5) Imagine o cenário: você é um escritor (de qualquer país) clássico enquanto ele escreve algo memorável. Quem seria, qual livro, e por que essa experiência seria tão marcante para você?
C.B.: Não sou exatamente um escritor clássico, mas gosto muito do trabalho de H.P. Lovecraft. Apesar das ressalvas quanto ao seu racismo bizarramente equivocado e à sua xenofobia tóxica, eu gostaria muito de ter estado por perto quando Mr. Lovecraft recebeu o chamado de Cthulhu, aquele que acabou publicado na Weird Tales, em 1928.
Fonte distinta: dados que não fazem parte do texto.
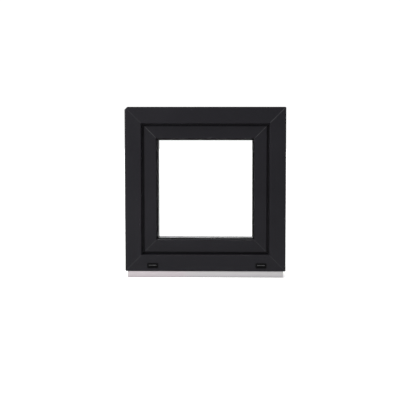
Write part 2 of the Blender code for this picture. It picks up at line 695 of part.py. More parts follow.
def build_upper_hinge(zinc, plastic, stay):
    """Two eyes on the frame hold the stay arm's eye on an upright pin."""
    low = (574.0, STAY_Z - EYE_HALF - 0.8)
    high = (STAY_Z + EYE_HALF + 0.8, 606.0)
    bearing = node("stay_bearing", box((-291, HINGE_X + 3.5), (INSIDE + GAP, 38.3), (566, 612)), zinc)
    for z in (low, high):
        join(bearing, box((HINGE_X - EYE_RADIUS, HINGE_X + 3.5), (37, HINGE_Y), z), upright(EYE_RADIUS, z))
    cut(bearing, upright(EYE_BORE, (570, 610)))
    pin = node("stay_bearing_pin", upright(STAY_PIN_RADIUS, (571, 607)), zinc)
    join(pin, upright(4.2, (606.4, 609)))
    cover = node("stay_bearing_cover", box((-293, -279.3), (38.7, 51), (564, 614)), plastic)
    cut(cover, box((-291.4, -270), (36, 49.4), (565.6, 612.4)))

    arm_z = (STAY_Z - 1.4, STAY_Z + 1.4)
    crank = [
        (3.4, 0), (5.6, 0), (6.0, -7.8), (18.2, -7.8),
        (18.2, -18), (16.6, -18), (16.6, -9.3), (4.4, -9.3),
    ]
    strip = [
        (16.6, -11), (34, -10), (252, -22), (258, -25),
        (258, -33), (252, -36), (34, -27), (16.6, -24),
    ]

    def beside_hinge(points):
        return [(HINGE_X + x, HINGE_Y + y) for x, y in points]

    arm = node("stay_arm", upright(5.6, (STAY_Z - EYE_HALF, STAY_Z + EYE_HALF)), zinc, stay)
    join(
        arm,
        prism("z", [beside_hinge(crank)], STAY_Z - EYE_HALF, STAY_Z + EYE_HALF),
        prism("z", [beside_hinge(strip)], *arm_z),
        prism("z", [circle(HINGE_X + STAY_REACH, GROOVE_MID, 3, 16)], 579.5, STAY_Z),
    )
    cut(arm, upright(EYE_BORE, (570, 610)))


# ---------------------------------------------------------------- the whole window


def main():
    for old in list(bpy.data.objects):
        bpy.data.objects.remove(old)

    dark_pvc = finish("dark_pvc", (0.024, 0.023, 0.028), 0.38)
    sill_pvc = finish("sill_pvc", (0.55, 0.53, 0.54), 0.45)
    rubber = finish("seal_rubber", (0.006, 0.006, 0.006), 0.6)
    steel = finish("galvanised_steel", (0.5, 0.51, 0.52), 0.4, 1.0)
    zinc = finish("hardware_zinc", (0.62, 0.62, 0.6), 0.3, 1.0)
    glass = finish("glass", (0.95, 0.97, 0.96), 0.02, 0.0, 1.0)
    spacer = finish("spacer", (0.35, 0.35, 0.36), 0.4, 0.6)
    sealant = finish("sealant", (0.01, 0.01, 0.01), 0.7)
    plastic = finish("black_plastic", (0.012, 0.012, 0.013), 0.4)
    metal = finish("handle_aluminium", (0.55, 0.55, 0.56), 0.3, 1.0)

    corner = pivot("sash_turn_axis", (HINGE_X, HINGE_Y, TILT_Z))
    sash = pivot("sash_tilt_axis", (HINGE_X, HINGE_Y, TILT_Z), corner)
    stay = pivot("stay_arm_axis", (HINGE_X, HINGE_Y, STAY_Z), corner)
    handle = pivot("handle_axis", (SPINDLE_X, SASH_INSIDE, CENTRE_Z), sash)
    lock = pivot("lock_rod_guide", from_edge("lock", ROD[0], GROOVE_MID, 0), sash)
    top = pivot("top_rod_guide", from_edge("head", ROD[0], GROOVE_MID, 0), sash)
    bottom = pivot("bottom_rod_guide", from_edge("foot", ROD[0], GROOVE_MID, 0), sash)

    build_frame(dark_pvc, steel)
    build_sill(sill_pvc)
    build_drain_caps(plastic)
    build_strikers(zinc)
    build_sash(dark_pvc, steel, sash)
    build_glazing(glass, spacer, sealant, dark_pvc, plastic, rubber, sash)
    build_seals(rubber, sash)
    build_hardware(zinc, sash, lock, top, bottom)
    build_handle(metal, zinc, plastic, sash, handle)
    build_lower_hinge(zinc, plastic, corner, sash)
    build_upper_hinge(zinc, plastic, stay)


main()
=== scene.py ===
"""Looks of a small turn-and-tilt window with anthracite PVC profiles, seen from outside.

Sizes are in metres, except that rounded() and rectangle() take millimetres. A depth is the distance inwards
from the frame's outer edge.
"""

import json
import math

import bmesh
import bpy
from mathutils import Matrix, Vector
from mathutils.geometry import tessellate_polygon


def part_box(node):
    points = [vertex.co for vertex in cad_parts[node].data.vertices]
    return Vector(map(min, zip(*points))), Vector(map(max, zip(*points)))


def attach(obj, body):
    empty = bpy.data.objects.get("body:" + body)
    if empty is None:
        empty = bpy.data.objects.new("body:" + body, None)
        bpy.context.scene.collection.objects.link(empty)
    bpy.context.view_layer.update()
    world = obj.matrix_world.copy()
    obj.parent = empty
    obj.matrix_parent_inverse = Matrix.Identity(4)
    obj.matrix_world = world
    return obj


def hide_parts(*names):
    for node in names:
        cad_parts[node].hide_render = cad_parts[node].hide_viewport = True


MM = 0.001
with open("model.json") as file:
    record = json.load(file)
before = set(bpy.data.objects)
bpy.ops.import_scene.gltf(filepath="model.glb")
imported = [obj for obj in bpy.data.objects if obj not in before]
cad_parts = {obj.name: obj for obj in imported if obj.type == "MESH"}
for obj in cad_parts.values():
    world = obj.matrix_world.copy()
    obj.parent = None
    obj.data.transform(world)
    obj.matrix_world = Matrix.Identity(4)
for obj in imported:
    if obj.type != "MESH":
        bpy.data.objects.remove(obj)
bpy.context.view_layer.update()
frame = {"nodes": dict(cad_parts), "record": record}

HEAD_LOW, HEAD_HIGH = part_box("frame_head")
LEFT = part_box("frame_hinge_jamb")[0].x
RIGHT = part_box("frame_lock_jamb")[1].x
TOP, BASE = HEAD_HIGH.z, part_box("frame_foot")[0].z
OUTSIDE, INSIDE = HEAD_LOW.y, HEAD_HIGH.y
MID_X, MID_Z = (LEFT + RIGHT) / 2, (TOP + BASE) / 2
HALF_W, HALF_H = (RIGHT - LEFT) / 2, (TOP - BASE) / 2
SILL_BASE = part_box("sill_profile")[0].z
SPINDLE_LOW, SPINDLE_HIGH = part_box("handle_spindle")
SPINDLE_X = (SPINDLE_LOW.x + SPINDLE_HIGH.x) / 2
SASH_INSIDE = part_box("sash_top_rail")[1].y
SIDES = ("hinge", "lock", "head", "foot")
SKY_DIM, SKY_BRIGHT = 0.2, 0.75
KEY_POWER, SUN_POWER = 34, 2.1  # W, and W/m2
PLATE_THICK = 0.0023  # of a striker, over the frame's rebate floor
STRIKER_SCREW_Y = 0.0150
CAM_Y, CAM_END = 0.016, 0.0465  # the cams' line, and the depth of their ends
SPACER_DEPTH = 0.122  # of the spacer's face, which the two rows of holes are in
HOLE_PITCH, HOLE_ROW = 0.0045, 0.0022
EDGES = {"dark_pvc": 0.0002, "sill_pvc": 0.0003}
PLAIN_EDGE, COVER_EDGE = 0.00015, 0.0008
CLEAR_CORNERS = {"frame_seams_outside": ((1, 1),), "sash_seams_outside": ((-1, 1), (1, 1))}


# ---------------------------------------------------------------- outlines and meshes


def rounded(corners, steps=5):
    """A polygon in metres whose (x, y, radius) corners, in millimetres, become arcs."""
    points = []
    for i, (x, y, radius) in enumerate(corners):
        here = Vector((x, y))
        if radius == 0:
            points.append((x * MM, y * MM))
            continue
        to_last = (Vector(corners[i - 1][:2]) - here).normalized()
        to_next = (Vector(corners[(i + 1) % len(corners)][:2]) - here).normalized()
        half = to_last.angle(to_next) / 2
        centre = here + (to_last + to_next).normalized() * radius / math.sin(half)
        first = here + to_last * radius / math.tan(half) - centre
        last = here + to_next * radius / math.tan(half) - centre
        start = math.atan2(first.y, first.x)
        turn = (math.atan2(last.y, last.x) - start + math.pi) % (2 * math.pi) - math.pi
        for k in range(steps + 1):
            angle = start + turn * k / steps
            arc_x, arc_y = centre.x + radius * math.cos(angle), centre.y + radius * math.sin(angle)
            points.append((arc_x * MM, arc_y * MM))
    return points


def rectangle(width, height, radius=0.0, steps=5):
    """A rectangle round the origin, sizes in millimetres, points in metres."""
    x, y = width / 2, height / 2
    return rounded([(-x, -y, radius), (x, -y, radius), (x, y, radius), (-x, y, radius)], steps)


def circle(radius, count=24):
    """A regular polygon round the origin, radius in metres."""
    angles = (2 * math.pi * k / count for k in range(count))
    return [(radius * math.cos(a), radius * math.sin(a)) for a in angles]


def from_edge(side, depth, y, along):
    """The place at this depth from the frame's outer edge on one side, this far along it from its middle."""
    return {
        "hinge": (LEFT + depth, y, MID_Z + along),
        "lock": (RIGHT - depth, y, MID_Z + along),
        "head": (MID_X + along, y, TOP - depth),
        "foot": (MID_X + along, y, BASE + depth),
    }[side]


def lofted(loops):
    """Points and faces of a solid skinned over loops of equal length and closed at both ends."""
    count = len(loops[0])
    points = [point for loop in loops for point in loop]
    faces = [tuple(range(count)), tuple(range(len(points) - count, len(points)))]
    for level in range(len(loops) - 1):
        base = level * count
        for i in range(count):
            j = (i + 1) % count
            faces.append((base + i, base + j, base + count + j, base + count + i))
    return points, faces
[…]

Existe algo de tão novo e transcendental na criação desse mito, que ele persiste até hoje: vivo, porém morto, à espera de escritores modernos que se entreguem àquela mesma loucura sonhando.
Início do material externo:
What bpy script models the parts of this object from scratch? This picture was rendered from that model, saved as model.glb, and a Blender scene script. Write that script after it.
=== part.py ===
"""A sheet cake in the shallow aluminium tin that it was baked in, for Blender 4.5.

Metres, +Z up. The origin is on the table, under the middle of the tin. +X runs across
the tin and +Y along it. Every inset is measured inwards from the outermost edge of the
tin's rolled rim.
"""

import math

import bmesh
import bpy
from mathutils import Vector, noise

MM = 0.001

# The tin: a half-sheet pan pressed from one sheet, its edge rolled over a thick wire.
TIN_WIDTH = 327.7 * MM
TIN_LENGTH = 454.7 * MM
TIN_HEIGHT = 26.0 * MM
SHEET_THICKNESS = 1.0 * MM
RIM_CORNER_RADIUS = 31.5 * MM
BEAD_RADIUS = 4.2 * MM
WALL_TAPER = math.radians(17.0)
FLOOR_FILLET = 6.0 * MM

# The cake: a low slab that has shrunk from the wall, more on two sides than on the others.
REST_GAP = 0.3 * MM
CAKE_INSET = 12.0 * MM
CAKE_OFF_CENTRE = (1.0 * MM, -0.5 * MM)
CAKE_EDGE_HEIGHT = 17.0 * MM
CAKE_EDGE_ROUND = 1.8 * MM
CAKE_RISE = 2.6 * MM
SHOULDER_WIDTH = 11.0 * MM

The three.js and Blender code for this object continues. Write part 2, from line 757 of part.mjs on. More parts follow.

6) Fazer cinema envolve muitas variáveis. Esforço, investimento, paixão, talento... E a sinergia destes elementos faz o resultado. Qual trabalho em sua carreira considera o melhor?
C.B.: Não tenho um trabalho específico que me deixe com essa sensação, mas me orgulho de onde consegui chegar com meu próprio esforço, sem subornos, falcatruas, sem enganar ou passar rasteiras em ninguém. No começo, só existia uma pessoa que acreditava que um dia eu poderia chegar onde estou hoje: eu mesmo. Em um segundo momento, recebi o apoio de muita gente, principalmente de minha esposa, além de grandes amigos e parceiros, e por isso sou grato.
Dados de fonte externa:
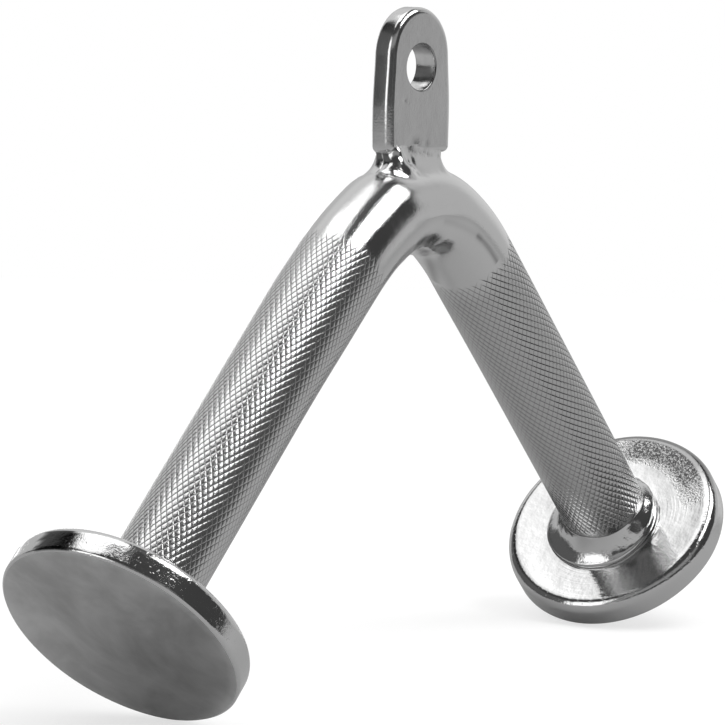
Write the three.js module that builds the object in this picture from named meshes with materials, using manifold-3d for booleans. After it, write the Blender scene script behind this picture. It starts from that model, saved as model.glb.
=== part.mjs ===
// V-bar cable handle: one bent round bar with an eye tab on the bend and a round disc on each end.
// Millimetres, +Z up. The origin is the centre of the eye in the hanger tab. The V lies in the XZ plane
// with its legs pointing down, and the plain front of the handle looks along -Y.
import * as THREE from "three";
import { mergeVertices } from "three/addons/utils/BufferGeometryUtils.js";
import Module from "manifold-3d";

// Round bar
const barDia = 28.6;
const bendRadius = 57.2;
const legLength = 191.5;
const legAngleDeg = 46.8;

// End discs
const discDia = 76;
const discThick = 10;
const discInnerRound = 3.6;
const discOuterChamfer = 0.7;

// Hanger tab
const tabWidth = 30.5;
const tabThick = 8;
const tabEdgeRound = 2.1;
const tabTurnDeg = -6;
const tabLeanDeg = 2;
const eyeDia = 15;
const eyeBelowTop = 18.6;
const eyeAboveBar = 31.3;
const shoulderAboveBar = 4.4;
const shoulderRound = 2.3;
const footWidth = 22.5;
const footStep = 0.5;

// Weld runs along the foot of the tab
const runThroat = 0.9;
const runEndThick = 1.5;
const runToeDepth = 5.4;
const runToeLength = 6;

// How deep the weld runs' levels lie, as shares of the bar's radius, and how much of the toe they keep
const runSinkShares = [0.5, 0.25];
const runToeLengthShares = [1, 1, 0.33, 0.12, 0];
const runToeDepthShares = [1, 1, 0.5, 0.2, 0];
const runWaistShare = 0.5;

// Weld rings between bar and discs
const ringFoot = 7;
const ringRise = 5.6;
const ringToe = 0.9;
const ringLip = 0.6;

// Clearance between pieces that touch on the real handle
const seatGap = 0.3;

// Overrun of the cutting solids
const overrun = 4;

// Numbers of facets
const barSides = 44;
const bendSteps = 24;
const discSides = 80;
const roundSteps = 5;
const eyeSides = 48;
const topSteps = 28;
const runSides = 48;

// Values that follow from the sizes above
const barRadius = barDia / 2;
const legAngle = THREE.MathUtils.degToRad(legAngleDeg);
const tabTurn = THREE.MathUtils.degToRad(tabTurnDeg);
const tabLean = THREE.MathUtils.degToRad(tabLeanDeg);
const crownZ = -eyeAboveBar;
const bendCentreZ = crownZ - barRadius - bendRadius;
const cornerZ = bendCentreZ + bendRadius / Math.sin(legAngle);
const discRadius = discDia / 2;
const eyeRadius = eyeDia / 2;

const wasm = await Module();
wasm.setup();

function toSolid(geometry) {
  const plain = geometry.clone();
  plain.deleteAttribute("normal");
  plain.deleteAttribute("uv");
  const welded = mergeVertices(plain);
  return new wasm.Manifold(new wasm.Mesh({
    numProp: 3,
    vertProperties: new Float32Array(welded.attributes.position.array),
    triVerts: new Uint32Array(welded.index.array),
  }));
}

function toGeometry(solid) {
  const mesh = solid.getMesh();
  const geometry = new THREE.BufferGeometry();
  geometry.setAttribute("position", new THREE.BufferAttribute(new Float32Array(mesh.vertProperties), 3));
  geometry.setIndex(new THREE.BufferAttribute(new Uint32Array(mesh.triVerts), 1));
  geometry.computeVertexNormals();
  return geometry;
}

// Closed skin over a row of rings with equal numbers of points, capped flat at both ends
function skin(rings) {
  const sides = rings[0].length;
  const points = rings.flat();
  const index = [];
  for (let i = 0; i + 1 < rings.length; i += 1) {
    for (let j = 0; j < sides; j += 1) {
      const k = (j + 1) % sides;
      const a = i * sides + j;
      const b = i * sides + k;
      index.push(a, b, b + sides, a, b + sides, a + sides);
    }
  }
  const last = (rings.length - 1) * sides;
  for (let j = 1; j + 1 < sides; j += 1) {
    index.push(0, j + 1, j, last, last + j, last + j + 1);
  }
  const geometry = new THREE.BufferGeometry();
  const flat = points.flatMap((p) => [p.x, p.y, p.z]);
  geometry.setAttribute("position", new THREE.Float32BufferAttribute(flat, 3));
  geometry.setIndex(index);
  geometry.computeVertexNormals();
  return geometry;
}

// Bar along the V: straight leg, bend about the bend centre, straight leg, each ring square to the path
function barGeometry(radius, length) {
  const bendHalf = Math.PI / 2 - legAngle;
  const stations = [];
  const tip = (side) => new THREE.Vector3(
    side * length * Math.sin(legAngle), 0, cornerZ - length * Math.cos(legAngle));
  stations.push({ centre: tip(-1), turn: -bendHalf });
  for (let i = 0; i <= bendSteps; i += 1) {
    const turn = bendHalf * (2 * i / bendSteps - 1);
    const centre = new THREE.Vector3(
      bendRadius * Math.sin(turn), 0, bendCentreZ + bendRadius * Math.cos(turn));
    stations.push({ centre, turn });
  }
  stations.push({ centre: tip(1), turn: bendHalf });
  const rings = stations.map(({ centre, turn }) => {
    const outward = new THREE.Vector3(Math.sin(turn), 0, Math.cos(turn));
    const ring = [];
    for (let j = 0; j < barSides; j += 1) {
      const a = 2 * Math.PI * j / barSides;
      const p = centre.clone().addScaledVector(outward, radius * Math.cos(a));
      p.y -= radius * Math.sin(a);
      ring.push(p);
    }
    return ring;
  });
  return skin(rings);
}

// Quarter round in a lathe or plate outline, from one angle to another
function arc(cx, cy, radius, from, to, steps) {
  const points = [];
  for (let i = 0; i <= steps; i += 1) {
    const a = from + (to - from) * i / steps;
    points.push(new THREE.Vector2(cx + radius * Math.cos(a), cy + radius * Math.sin(a)));
  }
  return points;
}

// Disc about its own Y axis, inner face at Y = 0 with a rounded rim, outer face at Y = -discThick
function discGeometry() {
  const profile = [
    new THREE.Vector2(0, -discThick),
    new THREE.Vector2(discRadius - discOuterChamfer, -discThick),
    new THREE.Vector2(discRadius, -discThick + discOuterChamfer),
    ...arc(discRadius - discInnerRound, -discInnerRound, discInnerRound, 0, Math.PI / 2, roundSteps),
    new THREE.Vector2(0, 0),
  ];
  return new THREE.LatheGeometry(profile, discSides);
}

// Weld ring about the same axis: a hollow fillet from the disc's inner face up to the bar
function ringGeometry() {
  const bore = barRadius + seatGap;
  const outer = barRadius + ringFoot;
  const base = seatGap;
  const top = seatGap + ringRise;
  const hollowAcross = outer - bore - ringLip;
  const hollowUp = ringRise - ringToe;
  const hollow = arc(0, 0, 1, -Math.PI / 2, -Math.PI, roundSteps);
  const profile = [
    new THREE.Vector2(bore, base),
    new THREE.Vector2(outer, base),
    new THREE.Vector2(outer, base + ringToe),
    ...hollow.slice(1).map((p) => new THREE.Vector2(outer + hollowAcross * p.x, top + hollowUp * p.y)),
    new THREE.Vector2(bore, top),
    new THREE.Vector2(bore, base),
  ];
  return new THREE.LatheGeometry(profile, barSides);
}

// Outline of the tab in its own plane: flat shoulders, straight sides and half-round top
function tabOutline(grow) {
  const half = tabWidth / 2 + grow;
  const topCentre = eyeBelowTop - tabWidth / 2;
  const shoulderZ = crownZ + shoulderAboveBar - grow;
  const round = shoulderRound;
  return new THREE.Shape([
    ...arc(half - round, shoulderZ + round, round, -Math.PI / 2, 0, roundSteps),
    ...arc(0, topCentre, half, 0, Math.PI, topSteps),
    ...arc(-half + round, shoulderZ + round, round, Math.PI, 3 * Math.PI / 2, roundSteps),
  ]);
}

// Outline of the foot that stands on the bar, a little narrower and thinner than the plate above it
function footOutline(grow) {
  const half = footWidth / 2 + grow;
  const low = bendCentreZ + bendRadius;
  const high = crownZ + 2 * shoulderAboveBar;
  return new THREE.Shape([
    new THREE.Vector2(-half, low),
    new THREE.Vector2(half, low),
    new THREE.Vector2(half, high),
    new THREE.Vector2(-half, high),
  ]);
}

// Plate of an outline, thickness along Y, leant and turned about the eye like the tab
function plate(outline, thickness, edge) {
  const depth = thickness - 2 * edge;
  const slab = new THREE.ExtrudeGeometry(outline, {
    depth,
    bevelEnabled: edge > 0,
    bevelThickness: edge,
    bevelSize: edge,
    bevelOffset: -edge,
    bevelSegments: 3,
    steps: 1,
  });
  slab.translate(0, 0, -depth / 2);
  slab.rotateX(Math.PI / 2);
  slab.rotateY(-tabLean);
  slab.rotateZ(tabTurn);
  return toSolid(slab);
}

// Tab and foot together, grown on all sides to cut the seats of the weld runs
function tabSolid(grow, edge) {
  const foot = plate(footOutline(grow), tabThick - 2 * footStep + 2 * grow, 0);
  return plate(tabOutline(grow), tabThick + 2 * grow, edge).add(foot);
}

// Grown bar that keeps the seat gap under the tab and under the weld runs
const barClearance = toSolid(barGeometry(barRadius + seatGap, legLength));

function tabGeometry() {
  const eye = new THREE.CylinderGeometry(eyeRadius, eyeRadius, tabThick + 2 * overrun, eyeSides);
  eye.rotateZ(tabTurn);
  const solid = tabSolid(0, tabEdgeRound).subtract(toSolid(eye)).subtract(barClearance);
  return toGeometry(solid);
}

// Lump of weld metal round the foot of the tab, stacked from rounded rings, before it is cut to its seats
function runLump() {
  const foot = footWidth / 2;
  const face = tabThick / 2;
  const levels = [
    [-barRadius * runSinkShares[0], 0, 0],
    [-barRadius * runSinkShares[1], 0, 0],
    [-runThroat, runEndThick, 0],
    [shoulderAboveBar * runWaistShare, runEndThick, runThroat],
    [shoulderAboveBar - seatGap, runEndThick, runThroat],
  ];
  const rings = levels.map(([above, endThick, throat], i) => {
    const halfLength = foot + endThick + runToeLength * runToeLengthShares[i];
    const halfDepth = face + throat + runToeDepth * runToeDepthShares[i];
    const ring = [];
    for (let j = 0; j < runSides; j += 1) {
      const a = 2 * Math.PI * j / runSides;
      const round = (v) => Math.sign(v) * Math.sqrt(Math.abs(v));
      ring.push(new THREE.Vector3(
        halfLength * round(Math.cos(a)), halfDepth * round(Math.sin(a)), crownZ + above));
    }
    return ring;
  });
  const lump = skin(rings);
  lump.rotateZ(tabTurn);
  return toSolid(lump);
}

// Front or back weld run: the half of the lump on that side, clear of the tab and of the bar
function runGeometry(side) {
  const reach = tabWidth + runToeLength;
  const half = new THREE.BoxGeometry(2 * reach, reach, 2 * reach);
  half.translate(0, side * (reach / 2 + seatGap / 2), crownZ);
  half.rotateZ(tabTurn);
  const solid = runLump().intersect(toSolid(half)).subtract(tabSolid(seatGap, 0));
  return toGeometry(solid.subtract(barClearance));
}

function chrome(color, roughness) {
  return new THREE.MeshStandardMaterial({ color, roughness, metalness: 1 });
}

function piece(name, geometry, material) {
  const mesh = new THREE.Mesh(geometry, material);
  mesh.name = name;
  return mesh;
}

const handle = new THREE.Group();
handle.add(piece("bent_bar", barGeometry(barRadius, legLength), chrome(0xc4c6c8, 0.22)));
handle.add(piece("hanger_tab", tabGeometry(), chrome(0xb8babc, 0.2)));
handle.add(piece("tab_weld_front", runGeometry(-1), chrome(0xc8c9ca, 0.15)));
handle.add(piece("tab_weld_back", runGeometry(1), chrome(0xc8c9ca, 0.15)));

// Each end group stands at the end of its leg, its own +Y pointing back up the leg
for (const [word, side] of [["left", -1], ["right", 1]]) {
  const end = new THREE.Group();
  const reach = legLength + seatGap;
  end.position.set(side * reach * Math.sin(legAngle), 0, cornerZ - reach * Math.cos(legAngle));
  end.quaternion.setFromUnitVectors(
    new THREE.Vector3(0, 1, 0), new THREE.Vector3(-side * Math.sin(legAngle), 0, Math.cos(legAngle)));
  end.add(piece(`end_disc_${word}`, discGeometry(), chrome(0xb4b6b8, 0.3)));
  end.add(piece(`disc_weld_${word}`, ringGeometry(), chrome(0xc8c9ca, 0.15)));
  handle.add(end);
}

export default handle;
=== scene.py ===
import math

import bpy
import numpy as np
from mathutils import Euler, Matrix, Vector


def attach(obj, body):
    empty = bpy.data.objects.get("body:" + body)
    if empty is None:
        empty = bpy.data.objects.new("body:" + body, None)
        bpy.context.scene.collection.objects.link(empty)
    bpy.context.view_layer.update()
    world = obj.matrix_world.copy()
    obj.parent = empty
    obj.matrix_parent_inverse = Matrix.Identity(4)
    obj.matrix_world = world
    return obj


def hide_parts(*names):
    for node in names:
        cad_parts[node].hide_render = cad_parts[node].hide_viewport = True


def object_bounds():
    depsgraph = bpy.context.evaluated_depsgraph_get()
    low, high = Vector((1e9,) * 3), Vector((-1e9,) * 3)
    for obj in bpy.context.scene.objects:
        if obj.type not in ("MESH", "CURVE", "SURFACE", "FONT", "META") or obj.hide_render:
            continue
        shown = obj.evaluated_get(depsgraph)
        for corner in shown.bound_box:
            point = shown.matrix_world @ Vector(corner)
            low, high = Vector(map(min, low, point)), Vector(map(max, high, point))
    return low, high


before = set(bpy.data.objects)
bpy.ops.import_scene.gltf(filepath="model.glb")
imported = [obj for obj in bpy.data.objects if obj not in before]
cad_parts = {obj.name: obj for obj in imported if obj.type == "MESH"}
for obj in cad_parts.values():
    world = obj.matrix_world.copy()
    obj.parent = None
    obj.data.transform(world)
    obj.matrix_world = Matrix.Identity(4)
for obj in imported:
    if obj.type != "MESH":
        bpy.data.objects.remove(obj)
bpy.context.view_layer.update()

MM = 0.001
RNG = np.random.default_rng(7)

# Sizes of the part in millimetres, the same as in the solid model
BAR_R = 14.3
BEND_R = 57.2
LEG = 191.5
HALF = math.radians(46.8)
CROWN_Z = -31.3
BEND_Z = CROWN_Z - BAR_R - BEND_R
CORNER_Z = BEND_Z + BEND_R / math.sin(HALF)
TANGENT = BEND_R / math.tan(HALF)
BEND_HALF = math.pi / 2 - HALF
CROWN_S = TANGENT - BEND_R * BEND_HALF
SEAT = 0.3

DISC_R = 38.0
DISC_T = 10.0
DISC_IN_ROUND = 3.6
DISC_OUT_CHAMFER = 0.75

TAB_W = 30.5
TAB_T = 8.0
TAB_EDGE = 2.1
TAB_TURN = math.radians(-6)
TAB_LEAN = math.radians(2)
EYE_R = 7.2
EYE_LIP = 0.45
EYE_TOP = 18.6
SHOULDER = 4.4
SHOULDER_R = 2.3
FOOT_W = 22.5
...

M.V.: E quanto a arrependimentos? Ou, caso não tenha, faria algo diferente?
C.B.: Arrependimentos, não tenho nenhum, porque se trata de uma energia destrutiva, que nos trava em vez de impulsionar. Talvez eu tivesse começado a levar a escrita a sério muito antes, mas também acredito que tudo tem a hora certa para acontecer.
7) Para finalizar, deixe uma frase ou pensamento envolvendo o cinema que representa você.
C.B.: Creio que Marty McFly (De Volta para o Futuro) tenha me representado na escrita quando fritou uma Gibson EDS-345 e disse: “Vocês ainda não estão preparados para isso. Mas seus filhos vão adorar.”
M.V.: Memorável. Obrigado, amigo. A gente se vê nos livros.